A fin 2018, on dénombrait en Suisse plus de 17500 médicaments à usage humain ou vétérinaire reconnus et agréés par Swissmedic, l’institut chargé de la surveillance du marché des produits thérapeutiques. Jusqu’à l’an dernier, ils étaient listés en cinq catégories:
– Liste A (remis sur ordonnance non renouvelable). Cette liste comprenait plus de 3500 médicaments.
– Liste B (remis sur ordonnance). On y trouvait plus de 10500 médicaments.
– Liste C (remis sur conseil d’un professionnel de la santé), avec 719 produits.
– Liste D (remise sur conseil spécialisé en pharmacie ou droguerie), avec plus de 2950 produits.
– Liste E (remise sans conseil spécialisé), avec 430 produits thérapeutiques.
Suite à la révision de la loi, les médicaments de la liste C ont été répartis dans les catégories B ou D, notamment en fonction des risques d’accoutumance à ces produits.

 

La pression sur les prix et la mondialisation sont à l’origine de la préoccupante pénurie de médicaments

L’industrie pharmaceutique a beau être la principale branche exportatrice du pays, la Suisse souffre néanmoins de pénurie de médicaments depuis plusieurs années.
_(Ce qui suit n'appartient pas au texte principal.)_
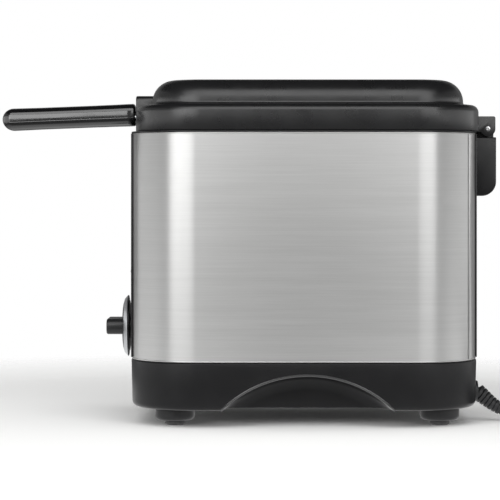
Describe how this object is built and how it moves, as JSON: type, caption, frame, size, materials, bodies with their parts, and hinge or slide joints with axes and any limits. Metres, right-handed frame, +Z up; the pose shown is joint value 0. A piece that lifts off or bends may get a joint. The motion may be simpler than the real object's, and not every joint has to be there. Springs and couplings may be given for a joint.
{
  "type": "deep fryer",
  "caption": "Compact household deep fryer: stainless wrapped body on a black base, hinged black lid, lift-out wire basket with grip, and a turning thermostat knob.",
  "frame": {"origin": "centre of the overall footprint, from the grip's free end to the hinge bracket's rear face, on the floor that the rubber feet stand on", "axes": "+Z up; +Y from the front (handle and knob) to the rear (hinge and cord); +X to the right for someone facing the front"},
  "size_m": [0.2445, 0.475, 0.2474],
  "materials": {
    "base_plastic": "satin moulded black",
    "cup_plastic": "satin moulded black",
    "foot_rubber": "matt dark grey rubber",
    "zinc_steel": "zinc plated",
    "brushed_stainless": "horizontal brushed grain",
    "panel_plastic": "semi gloss black",
    "frame_plastic": "satin black",
    "nonstick_aluminium": "dark grey non-stick coating on aluminium",
    "bare_aluminium": "plain mill finish",
    "element_steel": "heat darkened",
    "bare_steel": "plain sheet",
    "ceramic": "cream moulded phenolic or ceramic",
    "copper": "drawn copper",
    "red_lens": "red tinted lens",
    "green_lens": "green tinted lens",
    "white_nylon": "natural nylon",
    "wire_insulation": "silicone and glass sleeving",
    "polished_steel": "polished pin",
    "lid_plastic": "semi gloss black",
    "silicone": "grey silicone",
    "filter_mesh": "knitted aluminium pad",
    "window_glass": "clear tempered glass",
    "knob_plastic": "satin black",
    "chrome_ring": "bright chrome",
    "basket_wire": "chromed steel wire",
    "handle_plastic": "gloss black phenolic",
    "cord_rubber": "black pvc",
    "tie_plastic": "black",
    "plug_plastic": "black moulded pvc",
    "nickel_brass": "nickel plated"
  },
  "bodies": {
    "housing": {"base": "base_plastic", "foot_cups": "cup_plastic", "foot_pads": "foot_rubber", "foot_screws": "zinc_steel", "steel_wrap": "brushed_stainless", "rear_skin": "brushed_stainless", "front_panel": "panel_plastic", "rear_panel": "panel_plastic", "top_frame": "frame_plastic", "bowl": "nonstick_aluminium", "element_plate": "bare_aluminium", "heating_element": "element_steel", "heat_shield": "bare_steel", "tie_bolts": "zinc_steel", "thermostat": "ceramic", "thermostat_bracket": "bare_steel", "sensor_bulb": "copper", "thermal_cutout": "ceramic", "lamp_power": "red_lens", "lamp_ready": "green_lens", "lamp_holder": "white_nylon", "terminal_block": "white_nylon", "cord_clamp": "frame_plastic", "wiring": "wire_insulation", "hinge_bracket": "frame_plastic", "bracket_screws": "zinc_steel", "hinge_pin": "polished_steel", "strain_relief": "cord_rubber", "cord_lead": "cord_rubber", "cord_coil": "cord_rubber", "cord_tail": "cord_rubber", "cord_tie": "tie_plastic", "plug_body": "plug_plastic", "plug_pins": "nickel_brass"},
    "lid": {"lid_shell": "lid_plastic", "lid_inner": "bare_aluminium", "lid_seal": "silicone", "lid_filter": "filter_mesh", "vent_grille": "lid_plastic", "lid_window": "window_glass", "window_frame": "frame_plastic", "lid_screws": "zinc_steel"},
    "knob": {"knob": "knob_plastic", "knob_ring": "chrome_ring", "thermostat_shaft": "zinc_steel"},
    "basket": {"basket_bottom": "basket_wire", "basket_front_wall": "basket_wire", "basket_rear_wall": "basket_wire", "basket_left_wall": "basket_wire", "basket_right_wall": "basket_wire", "basket_frame": "basket_wire", "handle_bracket": "basket_wire", "handle_stem": "basket_wire", "handle_upper": "handle_plastic", "handle_lower": "handle_plastic", "handle_screws": "zinc_steel"}
  },
  "joints": [
    {"name": "lid_hinge", "type": "hinge", "parent": "housing", "child": "lid", "pos_m": [0, 0.1752, 0.2124], "axis": [-1, 0, 0], "range_deg": [0, 85]},
    {"name": "thermostat_turn", "type": "hinge", "parent": "housing", "child": "knob", "pos_m": [0, -0.0875, 0.067], "axis": [0, 1, 0], "range_deg": [0, 210]},
    {"name": "basket_lift", "type": "slide", "parent": "housing", "child": "basket", "axis": [0, 0, 1], "range_m": [0, 0.12]}
  ],
  "couplings": [
    {"joint": "basket_lift", "follows": "lid_hinge", "m_per_rad": 0.08}
  ]
}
Et la situation s’est même nettement aggravée depuis quatre ans. Il y a dix jours, sur le plateau de l’émission de la RTS«A bon entendeur», Enea Martinelli, pharmacien chef des hôpitaux de Frutigen, Meiringen et Interlaken, a confirmé qu’il manquait actuellement 736médicaments différents dans notre pays.
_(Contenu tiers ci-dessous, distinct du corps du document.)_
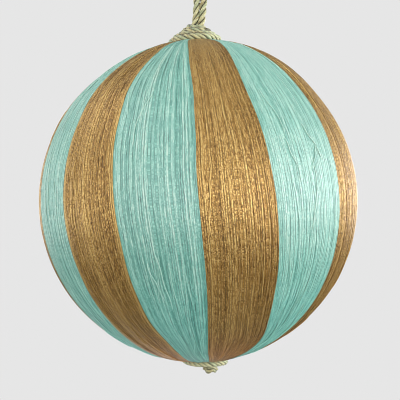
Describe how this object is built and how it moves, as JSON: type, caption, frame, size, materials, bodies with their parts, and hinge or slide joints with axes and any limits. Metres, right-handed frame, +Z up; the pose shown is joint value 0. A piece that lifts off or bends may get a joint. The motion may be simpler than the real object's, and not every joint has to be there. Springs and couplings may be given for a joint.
{
  "type": "thread-wound ball ornament",
  "caption": "Round ball ornament wound pole to pole with alternating mint and gold thread bands, with coiled cord rosettes, an end knot and a hanging cord loop.",
  "frame": {"origin": "underside of the hanging loop's top, where a hook bears", "axes": "+Z up along the ball's bore axis, -Y towards the front, +X to the right"},
  "size_m": [0.0996, 0.0995, 0.1723],
  "materials": {
    "mint_thread": "matte",
    "gold_thread": "satin",
    "twisted_cord": "matte",
    "core_shell": "matte",
    "bore_tube": "matte"
  },
  "bodies": {
    "loop": {"loop_head": "twisted_cord"},
    "link": {"cord_link": "twisted_cord"},
    "upper_cord": {"cord_upper": "twisted_cord"},
    "lower_cord": {"cord_lower": "twisted_cord"},
    "ball": {"mint_band_1": "mint_thread", "gold_band_1": "gold_thread", "mint_band_2": "mint_thread", "gold_band_2": "gold_thread", "mint_band_3": "mint_thread", "gold_band_3": "gold_thread", "mint_band_4": "mint_thread", "gold_band_4": "gold_thread", "mint_band_5": "mint_thread", "gold_band_5": "gold_thread", "mint_band_6": "mint_thread", "gold_band_6": "gold_thread", "mint_band_7": "mint_thread", "gold_band_7": "gold_thread", "cord_inner": "twisted_cord", "rosette_top_coil": "twisted_cord", "rosette_bottom_coil": "twisted_cord", "end_knot": "twisted_cord", "core_upper_shell": "core_shell", "core_lower_shell": "core_shell", "bore_tube": "bore_tube"}
  },
  "joints": [
    {"name": "swing_side", "type": "hinge", "parent": "loop", "child": "link", "pos_m": [0, 0, -0.016], "axis": [0, 1, 0], "range_deg": [-45, 45]},
    {"name": "swing_front", "type": "hinge", "parent": "link", "child": "upper_cord", "pos_m": [0, 0, -0.024], "axis": [1, 0, 0], "range_deg": [-45, 45]},
    {"name": "cord_twist", "type": "hinge", "parent": "upper_cord", "child": "lower_cord", "pos_m": [0.0007, 0, -0.03], "axis": [0, 0, 1], "range_deg": [-180, 180]},
    {"name": "neck_bend", "type": "hinge", "parent": "lower_cord", "child": "ball", "pos_m": [0.0012, 0, -0.0565], "axis": [1, 0, 0], "range_deg": [-75, 75]}
  ]
}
Une situation qu’il a qualifiée de «très grave», car ces ruptures de stock peuvent compromettre le traitement des patients et péjorer leurs chances de guérison. Jusqu’à récemment, la pénurie frappait avant tout les pharmacies des hôpitaux, mais elle touche désormais aussi toutes les pharmacies grand public. Certes, lorsqu’un médicament fait défaut, le médecin peut toujours prescrire un autre dont l’effet est le même, mais ce n’est pas toujours possible. Et la situation est particulièrement préoccupante pour les malades chroniques. De plus, ces nouveaux médicaments sont souvent aussi plus chers, ce qui contribue à la hausse des coûts de la santé.

Effets de la mondialisation
Plusieurs facteurs expliquent cette situation de pénurie. D’abord, en raison de la mondialisation et de la pression que celle-ci exerce sur les coûts, car la plupart des principes actifs qui entrent dans la composition des médicaments ne sont plus produits en Suisse. La fabrication se concentre désormais sur quelques sites, en particulier en Chine ou en Inde. Les fabricants de médicaments dépendent donc entièrement de la livraison de ces principes actifs. Pour certains d’entre eux, les producteurs se comptent sur les doigts d’une main, voire ne sont fabriqués que par un seul producteur.

Le pharmacien cantonal Samuel Steiner cite le cas du paracétamol, une molécule qui entre dans la composition de médicaments antidouleurs parmi les plus prescrits au monde. Or, il y a quelques années, des inondations survenues chez l’un des plus gros producteurs avaient conduit à une situation de pénurie au niveau mondial.

Toutes les maladies concernées
La pénurie concerne tous les types de médicaments. Cela va des antibiotiques aux médicaments contre l’épilepsie en passant par les maladies cardio-vasculaires, l’oncologie et les vaccins. Et cela touche aussi bien les préparations originales que les génériques, ainsi que les anciens médicaments bon marché, qui ont fait leur preuve. Ace propos, dans une récente interview au journal Amedis, Enea Martinelli expliquait que la pression pour faire baisser le prix des médicaments contribuait également à cette situation de pénurie: «En voulant faire pression sur les prix, il faut faire attention à ne pas faire plus de mal que de bien.» En effet, expliquait-il, si le prix d’un médicament est fixé trop bas, le producteur ne s’y retrouve plus et risque tout simplement de renoncer à le fabriquer.

Pour combler le manque, la loi a été assouplie afin de faciliter l’importation de médicaments en provenance de pays voisins lorsqu’ils ne sont pas disponibles en Suisse ou qu’il n’y a pas d’alternative, précise Danièle Bersier, porte-parole de Swissmedic. «Le cas échéant, il peut y avoir des problèmes avec l’emballage, car la fiche d’information n’est pas rédigée en trois langues. C’est donc au pharmacien d’informer le patient.»